– Давай, милай.

Я послушно открыл рот. Порошок отдавал едкой горечью. Женщина взяла стакан воды и протянула мне.

– Пей, деточка.

С некоторым трудом сложил двоеперстие и перекрестил стакан и только после этого взял его в руку. Сделал я это автоматически, без внутреннего сопротивления, словно делал так всю свою сознательную жизнь. Сестра приподняла мне голову, и я сделал несколько глотков. Второй порошок проглотил по точно такой же схеме, после чего женщина забрала блюдечко и стакан и вышла из палаты. Вслед за ней ушел доктор. Мои соседи по палате, стоило прийти врачу, улеглись на свои кровати и теперь только время от времени бросали на меня взгляды.

Снова пришла сестра, поставила стакан воды мне на тумбочку, затем долго объясняла больничные правила.

– Все понятно?

– Все понял. Благодарствую, добрая женщина.

Женщине понравился мой ответ, это было видно по ее доброй улыбке, затем она ушла, но скоро вернулась с какой-то кашей-размазней и кусочком хлеба. После того как я поел, ушла окончательно. Только закрылась за ней дверь, как в меня снова вцепился дед с хитрыми глазами и сиво-пегой бородой, закрывавшей половину лица.

– Так ты, мил человек, из каких будешь? Из Дубининского скита, что ли?

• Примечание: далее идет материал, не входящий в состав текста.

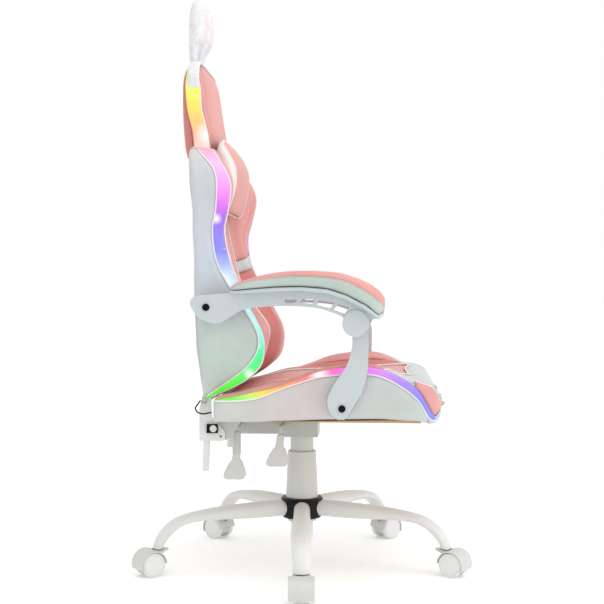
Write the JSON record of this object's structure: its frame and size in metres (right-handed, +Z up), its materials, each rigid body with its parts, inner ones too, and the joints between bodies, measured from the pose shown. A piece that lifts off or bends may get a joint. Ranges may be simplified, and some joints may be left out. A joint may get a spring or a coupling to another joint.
{
  "type": "gaming chair",
  "caption": "Racing-style swivel chair with caster base, gas lift, reclining winged back, linked armrests, light strips, neck pillow and plush ears.",
  "frame": {"origin": "point on the floor under the column axis, on the plane that the five casters stand on", "axes": "+X towards where the sitter faces, +Y to the sitter's left, +Z up"},
  "size_m": [0.7598, 0.7348, 1.308],
  "materials": {
    "white_metal": "gloss",
    "black_metal": "satin",
    "grey_metal": "satin",
    "steel": "satin",
    "dark_steel": "satin",
    "white_plastic": "satin",
    "wheel_white": "satin",
    "black_plastic": "satin",
    "cable_black": "matte",
    "plywood": "matte",
    "pink_cover": "satin",
    "rose_cover": "satin",
    "white_cover": "satin",
    "plush_white": "matte",
    "light_strip_pink": "satin",
    "light_strip_cyan": "satin"
  },
  "bodies": {
    "base": {"hub_core": "white_metal", "hub_collar": "black_metal", "leg_1": "white_metal", "leg_2": "white_metal", "leg_3": "white_metal", "leg_4": "white_metal", "leg_5": "white_metal", "column_tube": "steel", "cover_lower": "white_plastic"},
    "lift_rod": {"gas_rod": "steel"},
    "caster_1": {"caster_1_hood": "white_plastic", "caster_1_pins": "dark_steel"},
    "wheel_1a": {"caster_1_wheel_a": "wheel_white"},
    "wheel_1b": {"caster_1_wheel_b": "wheel_white"},
    "caster_2": {"caster_2_hood": "white_plastic", "caster_2_pins": "dark_steel"},
    "wheel_2a": {"caster_2_wheel_a": "wheel_white"},
    "wheel_2b": {"caster_2_wheel_b": "wheel_white"},
    "caster_3": {"caster_3_hood": "white_plastic", "caster_3_pins": "dark_steel"},
    "wheel_3a": {"caster_3_wheel_a": "wheel_white"},
    "wheel_3b": {"caster_3_wheel_b": "wheel_white"},
    "caster_4": {"caster_4_hood": "white_plastic", "caster_4_pins": "dark_steel"},
    "wheel_4a": {"caster_4_wheel_a": "wheel_white"},
    "wheel_4b": {"caster_4_wheel_b": "wheel_white"},
    "caster_5": {"caster_5_hood": "white_plastic", "caster_5_pins": "dark_steel"},
    "wheel_5a": {"caster_5_wheel_a": "wheel_white"},
    "wheel_5b": {"caster_5_wheel_b": "wheel_white"},
    "seat": {"gas_cylinder": "steel", "cover_upper": "white_plastic", "chassis": "grey_metal", "seat_brackets": "grey_metal", "seat_board": "plywood", "seat_cushion": "pink_cover", "seat_led": "light_strip_pink", "arm_front_bolts": "black_plastic"},
    "height_handle": {"height_lever": "grey_metal", "height_paddle": "white_plastic"},
    "recline_handle": {"recline_lever": "grey_metal", "recline_paddle": "white_plastic"},
    "back": {"back_brackets": "white_metal", "hinge_blocks": "black_plastic", "hinge_pins": "steel", "back_frame": "black_metal", "back_cushion": "white_cover", "head_cushion": "rose_cover", "back_led": "light_strip_cyan", "neck_pillow": "pink_cover", "ear_band": "white_cover", "ears": "plush_white", "arm_rear_bolts": "black_plastic", "led_cable": "cable_black"},
    "armrest_left": {"arm_shell_left": "white_plastic", "arm_pad_left": "pink_cover"},
    "support_left": {"arm_support_left": "white_plastic"},
    "armrest_right": {"arm_shell_right": "white_plastic", "arm_pad_right": "pink_cover"},
    "support_right": {"arm_support_right": "white_plastic"}
  },
  "joints": [
    {"name": "seat_swivel", "type": "hinge", "parent": "base", "child": "lift_rod", "pos_m": [0, 0, 0.07], "axis": [0, 0, 1], "continuous": true},
    {"name": "height", "type": "slide", "parent": "lift_rod", "child": "seat", "axis": [0, 0, 1], "range_m": [0, 0.08]},
    {"name": "caster_1_swivel", "type": "hinge", "parent": "base", "child": "caster_1", "pos_m": [0.02372, -0.33917, 0.07], "axis": [0, 0, 1], "continuous": true},
    {"name": "wheel_1a_spin", "type": "hinge", "parent": "caster_1", "child": "wheel_1a", "pos_m": [0.02511, -0.35912, 0.027], "axis": [0.9976, 0.0698, 0], "continuous": true},
    {"name": "wheel_1b_spin", "type": "hinge", "parent": "caster_1", "child": "wheel_1b", "pos_m": [0.02511, -0.35912, 0.027], "axis": [0.9976, 0.0698, 0], "continuous": true},
    {"name": "caster_2_swivel", "type": "hinge", "parent": "base", "child": "caster_2", "pos_m": [0.3299, -0.08225, 0.07], "axis": [0, 0, 1], "continuous": true},
    {"name": "wheel_2a_spin", "type": "hinge", "parent": "caster_2", "child": "wheel_2a", "pos_m": [0.34739, -0.09195, 0.027], "axis": [0.4848, 0.8746, 0], "continuous": true},
    {"name": "wheel_2b_spin", "type": "hinge", "parent": "caster_2", "child": "wheel_2b", "pos_m": [0.34739, -0.09195, 0.027], "axis": [0.4848, 0.8746, 0], "continuous": true},
    {"name": "caster_3_swivel", "type": "hinge", "parent": "base", "child": "caster_3", "pos_m": [0.18017, 0.28834, 0.07], "axis": [0, 0, 1], "continuous": true},
    {"name": "wheel_3a_spin", "type": "hinge", "parent": "caster_3", "child": "wheel_3a", "pos_m": [0.1948, 0.30198, 0.027], "axis": [-0.682, 0.7314, 0], "continuous": true},
    {"name": "wheel_3b_spin", "type": "hinge", "parent": "caster_3", "child": "wheel_3b", "pos_m": [0.1948, 0.30198, 0.027], "axis": [-0.682, 0.7314, 0], "continuous": true},
    {"name": "caster_4_swivel", "type": "hinge", "parent": "base", "child": "caster_4", "pos_m": [-0.21855, 0.26045, 0.07], "axis": [0, 0, 1], "continuous": true},
    {"name": "wheel_4a_spin", "type": "hinge", "parent": "caster_4", "child": "wheel_4a", "pos_m": [-0.23493, 0.27193, 0.027], "axis": [-0.5736, -0.8192, 0], "continuous": true},
    {"name": "wheel_4b_spin", "type": "hinge", "parent": "caster_4", "child": "wheel_4b", "pos_m": [-0.23493, 0.27193, 0.027], "axis": [-0.5736, -0.8192, 0], "continuous": true},
    {"name": "caster_5_swivel", "type": "hinge", "parent": "base", "child": "caster_5", "pos_m": [-0.31524, -0.12737, 0.07], "axis": [0, 0, 1], "continuous": true},
    {"name": "wheel_5a_spin", "type": "hinge", "parent": "caster_5", "child": "wheel_5a", "pos_m": [-0.33121, -0.1394, 0.027], "axis": [0.6018, -0.7986, 0], "continuous": true},
    {"name": "wheel_5b_spin", "type": "hinge", "parent": "caster_5", "child": "wheel_5b", "pos_m": [-0.33121, -0.1394, 0.027], "axis": [0.6018, -0.7986, 0], "continuous": true},
    {"name": "height_lever_lift", "type": "hinge", "parent": "seat", "child": "height_handle", "pos_m": [-0.036, -0.055, 0.334], "axis": [-1, 0, 0], "range_deg": [0, 7], "stiffness_Nm_per_rad": 2, "springref_deg": -5.73},
    {"name": "recline_lever_pull", "type": "hinge", "parent": "seat", "child": "recline_handle", "pos_m": [-0.134, -0.15, 0.334], "axis": [0, 1, 0], "range_deg": [0, 25], "stiffness_Nm_per_rad": 1, "springref_deg": -11.46},
    {"name": "recline", "type": "hinge", "parent": "seat", "child": "back", "pos_m": [-0.177, 0, 0.338], "axis": [0, -1, 0], "range_deg": [0, 40]},
    {"name": "armrest_left_pivot", "type": "hinge", "parent": "back", "child": "armrest_left", "pos_m": [-0.179, 0.288, 0.602], "axis": [0, -1, 0], "range_deg": [-39, 0]},
    {"name": "support_left_pivot", "type": "hinge", "parent": "seat", "child": "support_left", "pos_m": [0.104, 0.273, 0.39], "axis": [0, -1, 0], "range_deg": [0, 58]},
    {"name": "armrest_right_pivot", "type": "hinge", "parent": "back", "child": "armrest_right", "pos_m": [-0.179, -0.288, 0.602], "axis": [0, -1, 0], "range_deg": [-39, 0]},
    {"name": "support_right_pivot", "type": "hinge", "parent": "seat", "child": "support_right", "pos_m": [0.104, -0.273, 0.39], "axis": [0, -1, 0], "range_deg": [0, 58]}
  ],
  "couplings": [
    {"joint": "armrest_left_pivot", "follows": "recline", "ratio": -0.965},
    {"joint": "support_left_pivot", "follows": "recline", "ratio": 1.445},
    {"joint": "armrest_right_pivot", "follows": "recline", "ratio": -0.965},
    {"joint": "support_right_pivot", "follows": "recline", "ratio": 1.445}
  ]
}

– Не надо меня спрашивать, добрый человек. Все мое пусть при мне и останется, а Бог мне в этом судия.

– Да не получится уже у тебя так, парень. Раз в мир вышел, значит, уже не спрячешься, а стало быть, открыт ты теперь для народа, – неожиданно прикрутил философию к своим словам дедок.

– С чего ты, Лукич, решил, что он старовер? – спросил его крепкий мужчина.

– Так видно же. Как по крестику нательному, да двуперстию и по разговору, – снисходительно ответил ему старик.

– Так, может, он сын поповский? – возразил мужчина.

– Макар, ты же слыхал, что он дважды поблагодарил Антоновну, но слово «спасибо» разве ей сказал?

– Нет, и что с того?

– Да потому что для староверов это запретное слово.

Чтобы придать больше веса его словам, я перекрестился и забормотал утреннюю молитву. Мужчина задумался на какое-то время.

– То есть он хочет, как и раньше, жить сам по себе? Я правильно тебя понял? – снова спросил он.

– Хочет, но не получится. У нас же власть есть. Возьмет за шкирку и начнет трясти: кто ты да что ты, а потом определит твое место в жизни. И хорошо еще, если к стенке не поставит.

– Ты, Лукич, не наговаривай на красную власть. Она видит людей насквозь: и кто нам друг, и кто враг.

– Во-во! И так же делит людей, – негромко буркнул худой мужичок, который до этого отмалчивался. – Ты или за советскую власть, или враг. А если человек сам по себе жить хочет? То как?

– Ну-у… Думаю, ежели не враг, то пусть живет, как хочет, – уже неуверенно сказал поборник советской власти.

Когда больные поняли, что у меня нет желания говорить, то стали обсуждать другие новости. За несколько дней мне много чего довелось услышать. И о большевиках, и о бандах, и о плохой жизни. Все утренние разговоры, нередко перераставшие в яростные споры, обычно начинал Лукич.

– Вчера брат мой приходил. Ругался, что сплошные страдания Расея-матушка принимает! Сначала война с германцем, переворот против царя, потом вой ны с белыми генералами. Взяли верьх большевики, и что изменилось? Ведь казалось, что буржуй пошел ко дну, пролетарий вынырнул наверх. А что теперь? Снова буржуй наверху. Как такое возможно?

– Вот и я говорю: переворот сделали, а что переменилось? – поддержал его Василий Семенович, изможденная личность с нездоровой кожей лица. – Раньше мы хозяина величали «господин», а теперь – «нэпман». Шерсть снаружи другая, а нутро-то у него прежнее. А я скажу вам, почему так получилось! Прогневили люди Господа, перестали молиться. Вера в народе пропала!